Waiting to have a baby is somewhat like waiting at the airport after your flight has been cancelled. You're grumpy, uncomfortable, and have a lot of people asking for updates on the ETA. It's so frustrating, having no control and little to hold on to other than a blinky information screen lots of dashes and not a lot of information. You know you'll get to your destination eventually, that the holding pattern is temporary, but you really just want to take off.
This Tuesday, Anders and I were finally cleared for take off. At 2AM I felt a small pop in my lower abdomen while sleeping. Since there was no gush of water, I convinced myself I probably farted and was being overly alert for labor signs. I sat up to go to the bathroom and that's when I knew my water broke. Mattias called our midwife and we were instructed to head to the hospital within the next hour or so. Since I didn't have any contractions I knew I should take my sweet time leaving the house. I toasted (burned) a bagel for Mattias, tidied up the kitchen, and got the rest of my things together before Kerstin arrived to take care of the boys.

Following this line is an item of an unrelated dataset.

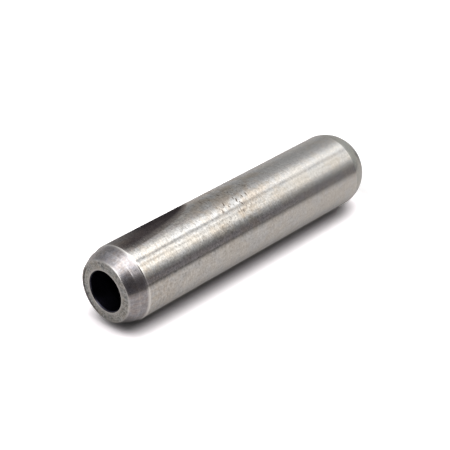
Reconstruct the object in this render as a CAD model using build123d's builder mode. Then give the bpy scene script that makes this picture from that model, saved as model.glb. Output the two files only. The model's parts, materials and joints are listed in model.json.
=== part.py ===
from build123d import *
import os
from math import radians, tan

# Valve guide of an engine's cylinder head: one turned and ground sleeve, in millimetres.
# The axis is Z. The origin is the centre of the port end, and the spring end is up.

# Sleeve
body_diameter = 13.2         # ground outside, pressed into the cylinder head
bore_diameter = 7.0          # running bore for the valve stem
overall_length = 59.0
bore_edge_break = 0.15       # chamfer at both mouths of the bore

# Port end: a nose turned to an arc, which leaves a narrow flat ring
nose_length = 4.0
nose_radius = 6.0
nose_ring_width = 0.8        # from the bore's edge break out to the arc

# Spring end, from the ground outside up: a narrow bevel, a slim cone, a steeper lead cone
bevel_depth = 0.1            # on the radius, where the ground outside stops
bevel_length = 0.15
slim_cone_length = 1.55
slim_cone_angle = 11.0       # degrees off the axis
lead_cone_length = 1.7
lead_cone_angle = 26.5
face_edge_radius = 0.25      # rounding between the lead cone and the end face

# Radii and heights that follow
body_radius = body_diameter / 2
bore_radius = bore_diameter / 2
nose_ring_radius = bore_radius + bore_edge_break + nose_ring_width

lead_cone_base = overall_length - lead_cone_length
slim_cone_base = lead_cone_base - slim_cone_length
body_top = slim_cone_base - bevel_length

slim_base_radius = body_radius - bevel_depth
lead_base_radius = slim_base_radius - slim_cone_length * tan(radians(slim_cone_angle))
face_radius = lead_base_radius - lead_cone_length * tan(radians(lead_cone_angle))

with BuildPart() as valve_guide:
    # Half of the section, from the bore wall outwards, turned about the axis
    with BuildSketch(Plane.XZ):
        with BuildLine():
            nose_ring = Line((bore_radius, 0), (nose_ring_radius, 0))
            nose = RadiusArc((body_radius, nose_length), nose_ring @ 1, nose_radius)
            Polyline(
                nose @ 0,
                (body_radius, body_top),
                (slim_base_radius, slim_cone_base),
                (lead_base_radius, lead_cone_base),
                (face_radius, overall_length),
                (bore_radius, overall_length),
                nose_ring @ 0,
            )
        make_face()
    revolve(axis=Axis.Z)

    # Both mouths of the bore, which is the narrowest cylinder
    bore_wall = valve_guide.faces().filter_by(GeomType.CYLINDER).sort_by(lambda face: face.radius)[0]
    chamfer(bore_wall.edges().filter_by(GeomType.CIRCLE), length=bore_edge_break)

    # Outer edge of the end face on the spring side
    end_face = valve_guide.faces().filter_by(GeomType.PLANE).sort_by(Axis.Z)[-1]
    fillet(end_face.outer_wire().edges(), radius=face_edge_radius)

valve_guide.part.label = "valve_guide"

os.makedirs("parts", exist_ok=True)
export_step(valve_guide.part, "parts/valve_guide.step")
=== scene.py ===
import json
import math

import bpy
import numpy as np
from mathutils import Matrix, Vector


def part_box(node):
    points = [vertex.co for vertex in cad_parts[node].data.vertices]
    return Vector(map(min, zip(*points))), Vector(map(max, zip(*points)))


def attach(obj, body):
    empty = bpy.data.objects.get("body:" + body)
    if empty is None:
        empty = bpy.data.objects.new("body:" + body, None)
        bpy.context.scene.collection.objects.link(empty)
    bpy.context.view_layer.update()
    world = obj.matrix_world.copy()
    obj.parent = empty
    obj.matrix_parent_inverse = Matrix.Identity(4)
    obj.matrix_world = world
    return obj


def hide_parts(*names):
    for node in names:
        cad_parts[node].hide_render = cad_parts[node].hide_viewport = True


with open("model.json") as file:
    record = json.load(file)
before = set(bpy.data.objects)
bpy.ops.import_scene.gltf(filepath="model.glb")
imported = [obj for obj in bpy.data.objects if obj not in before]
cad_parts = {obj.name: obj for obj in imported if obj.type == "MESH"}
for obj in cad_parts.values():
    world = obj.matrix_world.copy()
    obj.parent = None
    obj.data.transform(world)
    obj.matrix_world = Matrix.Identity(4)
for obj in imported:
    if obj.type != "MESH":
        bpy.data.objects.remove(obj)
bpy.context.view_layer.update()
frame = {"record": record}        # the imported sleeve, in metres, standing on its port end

mm = 0.001

# What the frame says about the sleeve
mounts = {mount["name"]: mount for mount in frame["record"]["mounts"]}
sleeveLow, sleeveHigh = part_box("valve_guide")
sleeveLength = sleeveHigh[2] - sleeveLow[2]
bodyRadius = mounts["head_seat"]["dims"]["r_mm"] * mm
boreRadius = mounts["stem_bore"]["dims"]["r_mm"] * mm
bodyLength = mounts["head_seat"]["dims"]["length_mm"] * mm
bodyStart = mounts["head_seat"]["pos_m"][2] - bodyLength / 2
bodyEnd = bodyStart + bodyLength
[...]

By 3AM I had strong contractions and was on my way to Labor & Delivery.

I will spare you the play by play details of how the labor progressed but will say that it was the most beautiful, amazing birthing experience I've ever had. We had the opportunity to work with a certified nurse midwife (CNM) this time around and we expressed very early on our goals for an unmedicated birth. She was supportive every step of the way and met us at the hospital to help us through the delivery. At 4AM she said "Let's aim for having baby by 8AM." I felt she was overly confident in my abilities, but by 7:36AM we had ourselves a baby. Anders Mangosing Karlsson was born January 29th, weighed in at a whopping 8lbs 8oz, and was 20 inches long. Ugh, just typing that makes my pelvis hurt all over again.


Lille Anders was calm but alert, and took to nursing very easily. Much to our relief, he is perfectly healthy with all appendages and eyes accounted for. After a little rest and much needed cleanup, we were wheeled down to the Mother & Baby ward. I will refer to it from here out as the "Four Seasons" because it really is like a fancy hotel with maid and room service. After scarfing down my breakfast I called into room service and said "Hi! I just had a baby, and I'm really hungry." I ordered 2 lunch entrees with dessert for myself, and was very pleased when it arrived just 30 minutes later.
After a lot of visits from nurses and other hospital staff it was nice when we finally got some quiet time to get to know our new little boy. One of the first things we noticed is his "Category 5 Cowlick" at the front of his head. Poor guy got Mattias' hair arrangement and will have trouble at the barbershop for the rest of his life. He also has Mattias' nose and feet, but has dark grey eyes.
It's probably too soon to tell what his personality will be like, but he's been eating and sleeping really well. Mattias is convinced that he's the most chill of the 3 boys, we'll hust have to wait and see.
After 2 days and 2 nights at the Four Seasons, we were allowed to go home with our newest family member. Because of the recent flu pandemic, the hospital prohibited any visitors under the age of 18, including siblings, so Linus and Magnus were not able to meet Anders until 3 days after he was born (blog to follow).
A lot of folks have asked how I'm doing since the delivery, and I can honestly say "Never been better." Anders' birthday was truly one of the best days of my life for several reasons:
1) I finally got to experience childbirth, exactly the way I wanted to. I am not at all a religious person, but I believe to my core that giving birth is the closest to God anyone can ever be. Mattias and I created this new life, but I carried and nurtured him and brought him into this world. I accomplished what women have been doing for eons, and what strong, brave women do every day all around the world.
2) Anders is perfectly healthy. What kills me about modern culture is we obsess over a baby's cuteness and all the new stuff to buy, when the focus should be on a safe delivery and a healthy baby. Having gone through all the worry with Magnus, we were able to appreciate the pure joy a happy, healthy baby brings.
3) We've done this a couple of times already, so we're not that stressed. There's no questions of how Anders will change our lives, or what a single child vs. sibling dynamic will bring to the house. I know: it will be more crazy, there will be more fighting, and I will be washing a lot of dirty socks. We know that we will have even less time to ourselves and for each other. But we also know that we have a ton of support, from family and friends both near and far. We are sure that things will get easier and harder in different ways and at different times. In the end, we have one more beautiful child to love.
4) I'm not pregnant anymore, and I plan on never doing it again. 'Nuff said.